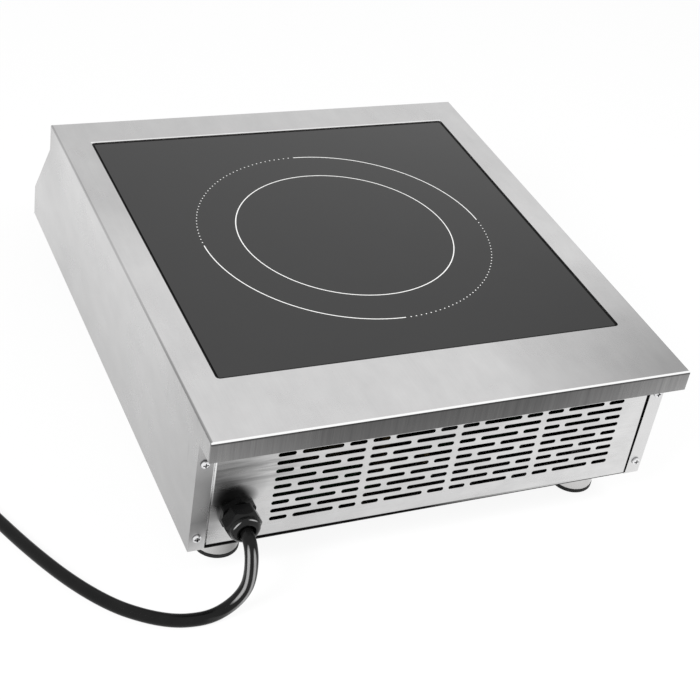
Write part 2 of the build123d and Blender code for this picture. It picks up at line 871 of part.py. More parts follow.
# Boards and what stands on them
power_board = (
    -inner_w + board_edge,
    -inner_w + board_edge + power_board_width,
    back_y - power_back_margin - power_board_depth,
    back_y - power_back_margin,
)
filter_board = (
    gland_x - filter_back_margin - filter_board_width,
    gland_x - filter_back_margin,
    back_y - filter_back_margin - filter_board_depth,
    back_y - filter_back_margin,
)
earth_place = (gland_x + earth_shift, back_y - earth_back)


def corners(board):
    x0, x1, y0, y1 = board
    return [(x, y) for x in (x0 + standoff_inset, x1 - standoff_inset) for y in (y0 + standoff_inset, y1 - standoff_inset)]


def board_places():
    return corners(power_board) + corners(filter_board)


def make_board(board):
    plate = box(*board, board_z, board_top)
    return plate - [disc(small_screw + hole_play, board_z - 1, board_top + 1, x, y) for x, y in corners(board)]


def make_standoff(x, y):
    post = Pos(x, y, deck_z) * hex_prism(2 * standoff_radius, 0, board_lift)
    return post - disc(small_screw + hole_play, deck_z - 1, board_z + 1, x, y)


def make_board_screws():
    short = pan_screw(small_screw, board_thick + 2.0)
    tops = [Pos(x, y, board_top) * short for x, y in board_places()]
    under = pan_screw(small_screw, sheet + 3.0)
    return tops + [facing_down(x, y, plate_z) * under for x, y in board_places()]


right_strip = power_board[1] - strip_margin - capacitor_width / 2
left_strip = power_board[0] + small_choke_margin + small_choke
sink_left = left_strip + small_choke + sink_side_gap
sink_right = right_strip - capacitor_width / 2 - sink_gap
sink_width = sink_right - sink_left
sink_x = (sink_left + sink_right) / 2
sink_y = (power_board[2] + power_board[3]) / 2
sink_z = board_top + chip_thick + 1.4


def make_heat_sink():
    x0 = sink_x - sink_width / 2
    y0 = sink_y - sink_depth / 2
    pieces = [box(x0, x0 + sink_width, y0, y0 + sink_depth, sink_z, sink_z + sink_base)]
    step = (sink_width - fin_thick) / (sink_fins - 1)
    for k in range(sink_fins):
        x = x0 + k * step
        pieces.append(box(x, x + fin_thick, y0, y0 + sink_depth, sink_z, sink_z + sink_height))
    for a in (-1, 1):
        for b in (-1, 1):
            x = sink_x + a * (sink_width / 2 - sink_leg)
            y = sink_y + b * (sink_depth / 2 - sink_leg)
            pieces.append(disc(sink_leg, board_top, sink_z + 1, x, y))
    return fuse(pieces)


def make_power_transistor(offset):
    y = sink_y + offset
    chip = box(sink_x - chip_width / 2, sink_x + chip_width / 2, y, y + chip_depth, sink_z - chip_thick, sink_z)
    legs = []
    for x in (sink_x - chip_leg_pitch, sink_x, sink_x + chip_leg_pitch):
        legs.append(box(x - chip_leg, x + chip_leg, y - 4.0, y - 3.2, board_top, sink_z - 2.0))
        legs.append(box(x - chip_leg, x + chip_leg, y - 4.0, y, sink_z - 2.6, sink_z - 2.0))
    return fuse([chip] + legs)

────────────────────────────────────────

▶ _The exercise_: Begin with the first line of the data above and, please, print each line exactly until you have printed the line containing "return post - disc(small_screw"; print nothing else.

▶ _Exercise response_:
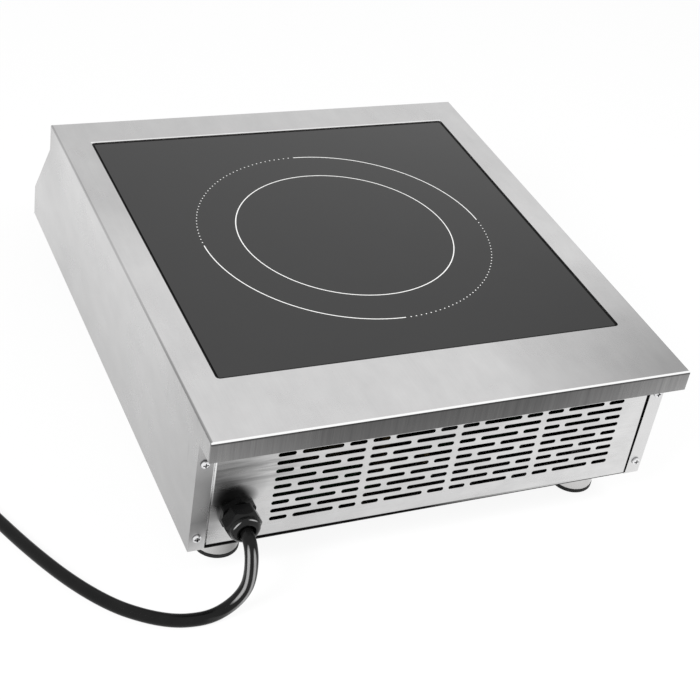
Write part 2 of the build123d and Blender code for this picture. It picks up at line 871 of part.py. More parts follow.
# Boards and what stands on them
power_board = (
    -inner_w + board_edge,
    -inner_w + board_edge + power_board_width,
    back_y - power_back_margin - power_board_depth,
    back_y - power_back_margin,
)
filter_board = (
    gland_x - filter_back_margin - filter_board_width,
    gland_x - filter_back_margin,
    back_y - filter_back_margin - filter_board_depth,
    back_y - filter_back_margin,
)
earth_place = (gland_x + earth_shift, back_y - earth_back)


def corners(board):
    x0, x1, y0, y1 = board
    return [(x, y) for x in (x0 + standoff_inset, x1 - standoff_inset) for y in (y0 + standoff_inset, y1 - standoff_inset)]


def board_places():
    return corners(power_board) + corners(filter_board)


def make_board(board):
    plate = box(*board, board_z, board_top)
    return plate - [disc(small_screw + hole_play, board_z - 1, board_top + 1, x, y) for x, y in corners(board)]


def make_standoff(x, y):
    post = Pos(x, y, deck_z) * hex_prism(2 * standoff_radius, 0, board_lift)
    return post - disc(small_screw + hole_play, deck_z - 1, board_z + 1, x, y)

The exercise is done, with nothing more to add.